United States: A new report has stated that New York City is sinking in part due to the extraordinary weight of its vertiginous buildings, worsening the flooding threat posed to the metropolis by the rising seas. The weight of the city’s tall buildings is causing it to subside at an average rate of 1-2mm per year, with certain areas sinking even faster. This subsidence is compounding the effects of sea level rise, which is occurring at a rate twice the global average.
As global warming causes glaciers to melt and seawater to expand, the water surrounding New York City has already risen by approximately 9 inches (22cm) since 1950. This combination of sinking land and rising sea levels means that major flooding events from storms could become up to four times more frequent by the end of the century as hurricanes fueled by climate change become stronger.
“A deeply concentrated population of 8.4 million people faces varying degrees of hazard from inundation in New York City,” the researchers wrote in the new study, published in the Earth’s Future journal.

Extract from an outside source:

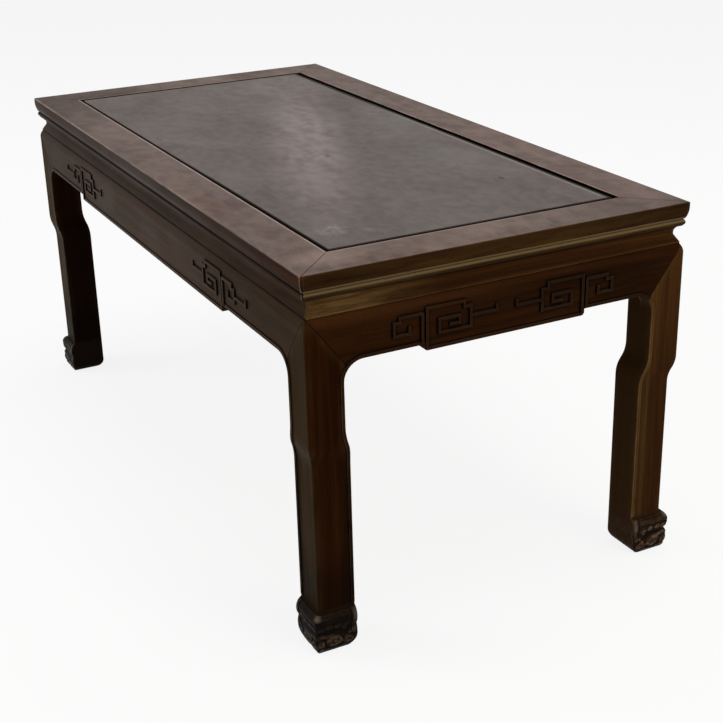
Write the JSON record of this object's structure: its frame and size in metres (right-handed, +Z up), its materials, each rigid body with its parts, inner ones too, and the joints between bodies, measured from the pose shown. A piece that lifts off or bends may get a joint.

The authors remarked that the risks faced by New York City will be shared by many other coastal cities around the world as the climate crisis deepens. “The combination of tectonic and anthropogenic subsidence, sea level rise, and increasing hurricane intensity imply an accelerating problem along coastal and riverfront areas,” the researchers observed.
“It’s not something to panic about immediately, but there’s this ongoing process that increases the risk of inundation from flooding. The softer the soil, the more compression there is from the buildings. It wasn’t a mistake to build such large buildings in New York, but we’ve just got to keep in mind that every time you build something there, you push down the ground a little bit more,” Mr. Tom Parsons, a geophysicist at the US Geological Survey who led the new research, noted.
According to Mr. Parsons, New York and other coastal cities “have to get planning for this. If you get repeated exposure to seawater, you can corrode steel and destabilise buildings, which you clearly don’t want. Flooding also kills people, which is probably the greatest concern.”